Guerrilla/hallway testing – Inviting people (friends, colleagues, or even a random selection of people) to test out the product. (For more on hallway testing, check out our article 10 Tips for Hallway Usability Testing in Product Development).
- PROs: Fast; cheap; a good way to test basic usability assumptions.
- CONs: Unlikely to provide deeper insights or more detailed feedback.
Lab usability testing – A selected environment (the ‘laboratory’) in which facilitators can guide users through a series of tasks.
- PROs: more sophisticated tests are possible; in-depth information can be gathered; encourages two-way communication (facilitators can answer users’ questions).
- CONs: heavier logistics involved in setting up the ‘lab’ and selecting/managing test participants.
Remote testing – Participants and facilitators are in different locations; often multiple locations.
- PROs: tests can be carried out with participants in their natural environments, using their own (familiar) devices; less logistical difficulties and larger test groups can be recruited.
- CONs: less control over the test environment.
For more on usability testing techniques, check out our article Usability testing - what is it? Methods, examples & types
Incorporating usability testing in your product development approach
For Agile and other methodologies incorporating a build-measure-learn approach, usability testing is a perfect fit for a number of reasons:
- The Agile iterative approach to creating product versions means regular testing and testing even small changes.
- Agile is user-focused by general principle; usability testing is a natural fit.

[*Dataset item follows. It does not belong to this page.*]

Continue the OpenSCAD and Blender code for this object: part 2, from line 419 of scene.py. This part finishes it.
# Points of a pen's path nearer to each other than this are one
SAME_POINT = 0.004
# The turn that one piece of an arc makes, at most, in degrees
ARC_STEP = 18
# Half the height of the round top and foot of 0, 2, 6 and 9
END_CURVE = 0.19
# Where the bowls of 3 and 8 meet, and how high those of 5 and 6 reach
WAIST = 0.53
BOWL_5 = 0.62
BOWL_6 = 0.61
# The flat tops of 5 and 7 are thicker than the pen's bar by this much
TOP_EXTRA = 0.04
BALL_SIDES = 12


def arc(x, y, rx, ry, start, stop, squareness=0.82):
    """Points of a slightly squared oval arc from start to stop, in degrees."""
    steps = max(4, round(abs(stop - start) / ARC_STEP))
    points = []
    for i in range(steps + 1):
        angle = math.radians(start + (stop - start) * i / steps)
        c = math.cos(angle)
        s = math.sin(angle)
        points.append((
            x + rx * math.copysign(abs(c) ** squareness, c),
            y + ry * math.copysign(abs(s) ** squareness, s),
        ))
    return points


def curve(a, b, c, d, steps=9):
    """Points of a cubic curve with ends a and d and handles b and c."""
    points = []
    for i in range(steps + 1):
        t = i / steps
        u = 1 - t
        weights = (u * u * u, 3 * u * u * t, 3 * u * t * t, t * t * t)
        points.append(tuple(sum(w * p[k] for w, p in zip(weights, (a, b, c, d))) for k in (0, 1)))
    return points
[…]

- Continuous, rapid feedback on the product saves time and accelerates development.
- Agile approaches encourage the involvement of various skill sets (not just developers but also business analysts, quality assurance, UX/UI designers, etc.) which can broaden the scope of testing and the potential applications of the resulting data.

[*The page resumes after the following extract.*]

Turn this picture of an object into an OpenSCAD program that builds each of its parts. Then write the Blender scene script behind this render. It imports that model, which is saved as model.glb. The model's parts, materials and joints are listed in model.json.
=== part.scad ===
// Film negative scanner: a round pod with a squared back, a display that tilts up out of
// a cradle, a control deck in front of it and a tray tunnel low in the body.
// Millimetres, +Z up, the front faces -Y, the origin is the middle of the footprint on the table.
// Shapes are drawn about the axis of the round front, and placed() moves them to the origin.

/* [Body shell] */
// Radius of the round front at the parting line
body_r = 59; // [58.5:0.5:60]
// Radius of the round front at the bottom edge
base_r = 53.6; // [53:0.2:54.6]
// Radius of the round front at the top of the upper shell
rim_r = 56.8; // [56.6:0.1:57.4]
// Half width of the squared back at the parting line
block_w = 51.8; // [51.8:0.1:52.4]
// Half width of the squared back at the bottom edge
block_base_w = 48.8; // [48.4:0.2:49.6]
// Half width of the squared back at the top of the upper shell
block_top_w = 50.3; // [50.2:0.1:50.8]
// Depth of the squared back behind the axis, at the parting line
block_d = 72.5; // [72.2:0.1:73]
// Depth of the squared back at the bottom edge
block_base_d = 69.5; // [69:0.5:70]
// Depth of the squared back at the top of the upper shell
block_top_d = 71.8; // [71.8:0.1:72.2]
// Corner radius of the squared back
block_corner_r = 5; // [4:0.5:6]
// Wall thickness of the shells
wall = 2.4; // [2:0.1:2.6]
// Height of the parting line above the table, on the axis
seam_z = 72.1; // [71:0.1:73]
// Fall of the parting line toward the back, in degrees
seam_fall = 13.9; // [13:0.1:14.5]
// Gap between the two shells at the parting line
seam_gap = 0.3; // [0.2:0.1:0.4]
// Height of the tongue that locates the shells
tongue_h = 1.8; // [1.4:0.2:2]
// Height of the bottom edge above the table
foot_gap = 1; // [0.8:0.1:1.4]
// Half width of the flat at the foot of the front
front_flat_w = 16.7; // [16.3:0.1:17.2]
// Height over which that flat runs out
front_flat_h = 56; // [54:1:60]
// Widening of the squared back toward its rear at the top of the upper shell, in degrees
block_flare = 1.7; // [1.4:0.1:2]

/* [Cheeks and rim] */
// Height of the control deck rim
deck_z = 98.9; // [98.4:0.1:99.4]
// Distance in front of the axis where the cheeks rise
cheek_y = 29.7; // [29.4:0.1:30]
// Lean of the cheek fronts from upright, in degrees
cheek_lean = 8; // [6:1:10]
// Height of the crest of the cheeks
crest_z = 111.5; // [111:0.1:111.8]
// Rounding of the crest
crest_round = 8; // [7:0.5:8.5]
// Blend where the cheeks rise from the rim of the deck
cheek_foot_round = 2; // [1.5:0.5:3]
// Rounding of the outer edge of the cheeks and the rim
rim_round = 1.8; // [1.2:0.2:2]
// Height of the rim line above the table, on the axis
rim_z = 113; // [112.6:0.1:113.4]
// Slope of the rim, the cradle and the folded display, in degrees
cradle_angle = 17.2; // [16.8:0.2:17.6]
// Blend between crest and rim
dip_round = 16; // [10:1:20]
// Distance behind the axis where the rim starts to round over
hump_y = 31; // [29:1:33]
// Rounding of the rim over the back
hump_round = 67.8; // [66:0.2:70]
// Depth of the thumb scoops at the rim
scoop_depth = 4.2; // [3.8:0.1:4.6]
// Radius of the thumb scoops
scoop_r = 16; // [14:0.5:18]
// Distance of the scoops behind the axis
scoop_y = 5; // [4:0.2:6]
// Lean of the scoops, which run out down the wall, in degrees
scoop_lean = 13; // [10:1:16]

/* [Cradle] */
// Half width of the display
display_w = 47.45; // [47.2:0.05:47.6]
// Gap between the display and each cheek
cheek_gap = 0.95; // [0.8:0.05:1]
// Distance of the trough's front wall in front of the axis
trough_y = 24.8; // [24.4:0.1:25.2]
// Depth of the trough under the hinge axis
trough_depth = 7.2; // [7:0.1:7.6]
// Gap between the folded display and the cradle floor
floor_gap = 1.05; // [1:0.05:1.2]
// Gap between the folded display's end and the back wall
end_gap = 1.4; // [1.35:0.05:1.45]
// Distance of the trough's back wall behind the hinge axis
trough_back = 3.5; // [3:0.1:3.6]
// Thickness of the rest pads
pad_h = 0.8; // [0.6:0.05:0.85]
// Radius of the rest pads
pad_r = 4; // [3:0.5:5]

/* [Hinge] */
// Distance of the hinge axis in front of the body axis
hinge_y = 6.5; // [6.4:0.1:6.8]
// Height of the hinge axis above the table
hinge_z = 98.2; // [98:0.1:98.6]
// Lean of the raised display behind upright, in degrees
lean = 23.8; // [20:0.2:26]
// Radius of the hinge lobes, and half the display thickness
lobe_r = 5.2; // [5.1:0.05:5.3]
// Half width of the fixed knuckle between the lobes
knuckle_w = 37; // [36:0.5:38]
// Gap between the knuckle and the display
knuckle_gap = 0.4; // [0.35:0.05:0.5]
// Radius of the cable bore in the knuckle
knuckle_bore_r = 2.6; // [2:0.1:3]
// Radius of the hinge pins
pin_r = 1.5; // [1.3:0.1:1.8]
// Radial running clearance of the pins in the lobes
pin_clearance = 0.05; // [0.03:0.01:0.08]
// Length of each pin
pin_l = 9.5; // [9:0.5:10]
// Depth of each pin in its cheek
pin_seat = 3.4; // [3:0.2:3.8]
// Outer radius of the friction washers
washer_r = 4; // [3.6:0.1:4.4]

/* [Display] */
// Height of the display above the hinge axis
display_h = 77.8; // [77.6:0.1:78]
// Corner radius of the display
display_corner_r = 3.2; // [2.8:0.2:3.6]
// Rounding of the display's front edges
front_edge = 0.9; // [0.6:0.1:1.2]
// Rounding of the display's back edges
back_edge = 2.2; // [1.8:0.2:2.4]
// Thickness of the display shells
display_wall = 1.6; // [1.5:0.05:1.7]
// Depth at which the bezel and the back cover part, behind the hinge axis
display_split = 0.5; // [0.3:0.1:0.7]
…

Selected users (future customers!) have early contact with the product via testing, resulting in direct input to development and also word of mouth marketing.
As established above, early usability testing is a good development strategy and Agile methodologies lend themselves to early testing; in fact, they encourage it.

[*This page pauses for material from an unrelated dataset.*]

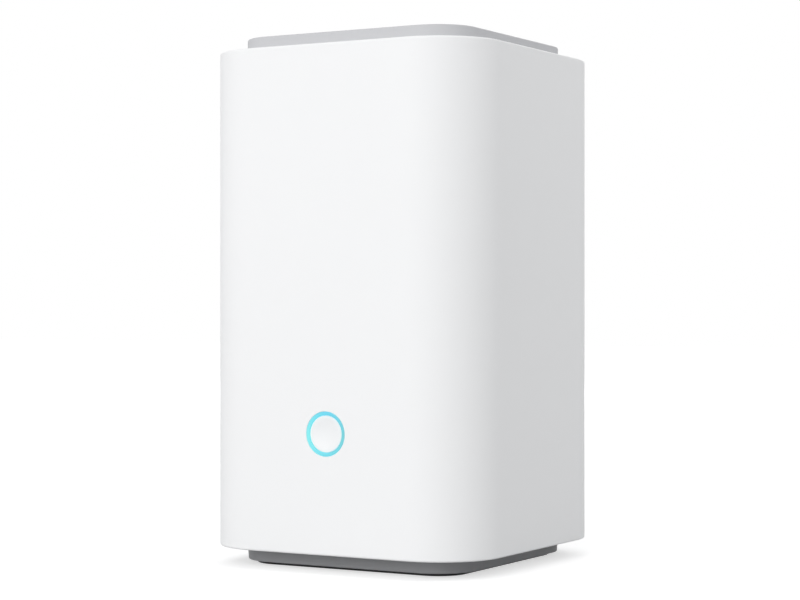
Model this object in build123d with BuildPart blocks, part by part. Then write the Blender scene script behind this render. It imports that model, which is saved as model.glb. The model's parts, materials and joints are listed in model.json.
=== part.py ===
from build123d import *
import math
import os

# Security camera base station, a free-standing box with a lit ring and a button on its front.
# Millimetres. X runs to the right seen from the front, Y to the back, Z up.
# The origin is the middle of the underside of the foot.

# Fits
cut_over = 1.0
slip_gap = 0.1
seat_gap = 0.3
shell_gap = 0.5
thread_gap = 0.05

# Casing
body_width = 95.0
corner_start_gap = 1.3
casing_lift = 5.4
casing_height = 152.2
casing_wall = 2.4
rim_round = 0.6

# Top cap
shoulder_width = 8.2
cap_corner = 12.8
cap_rise = 4.4
cap_plate = 2.2
cap_skirt = 2.0
cap_seat = 1.0
cap_edge_round = 0.5
cap_rib = 1.2
cap_rib_height = 1.0
hook_count = 4
hook_inset = 9.3
hook_width = 6.0
hook_thickness = 1.2
hook_barb = 0.8
hook_barb_height = 1.6

# Base and foot ring
foot_inset = 3.3
foot_corner = 9.2
foot_hole_corner = 3.0
foot_band = 9.0
foot_proud = 1.0
foot_groove = 1.2
plinth_taper_angle = 4.0
plinth_wall = 2.2
plinth_edge_round = 0.4
base_floor = 2.2
flange_thickness = 2.2
flange_inset = 0.6
vent_width = 2.0
vent_length = 22.0
vent_pitch = 4.5
vent_count = 7
vent_y = -6.0
label_width = 34.0
label_depth = 12.0
label_recess = 0.4
label_corner = 1.5
label_gap = 5.0
boss_radius = 4.0
panel_rib_thickness = 1.3
panel_rib_height = 4.3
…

Measuring the impact of usability testing on brand
It’s clear that usability testing (as a way to improve your product’s UX) has an impact on brand perception. But measuring and proving that impact is a challenge. It’s telling that there is very little literature or commentary on measuring this connection.
The best way to proceed is to link your UX and usability testing experiments to the relevant company KPIs. That way, you plan the testing process in a way that contributes to the wider corporate objectives. For example, whatever customer satisfaction or brand perception KPIs or metrics you have in place, factor them into your usability testing strategy.
Part of setting up usability testing is anticipating the expected improvement or effect of a design aspect and then measuring that. At this stage, include the expected impact on your customer-facing KPIs as part of your usability testing metrics. That way, you can be sure that corporate and brand impact is included in your usability testing from the get-go.
Connecting product usability and your brand
Whether building a brand new digital product or updating the UX of an established app, usability testing is a key tool to use. Untested products tend to crash and burn, leaving dissatisfied users in their wake – an obvious negative impact on your brand. The solution is to incorporate usability testing throughout the development process to highlight UX issues before the product (or new version) is launched more widely. This way, not only are problems cheaper and easier to fix, your brand will not suffer. On the contrary, a business that deploys digital products with a polished and intuitive user experience can expect a boost to brand perception and the bottom line.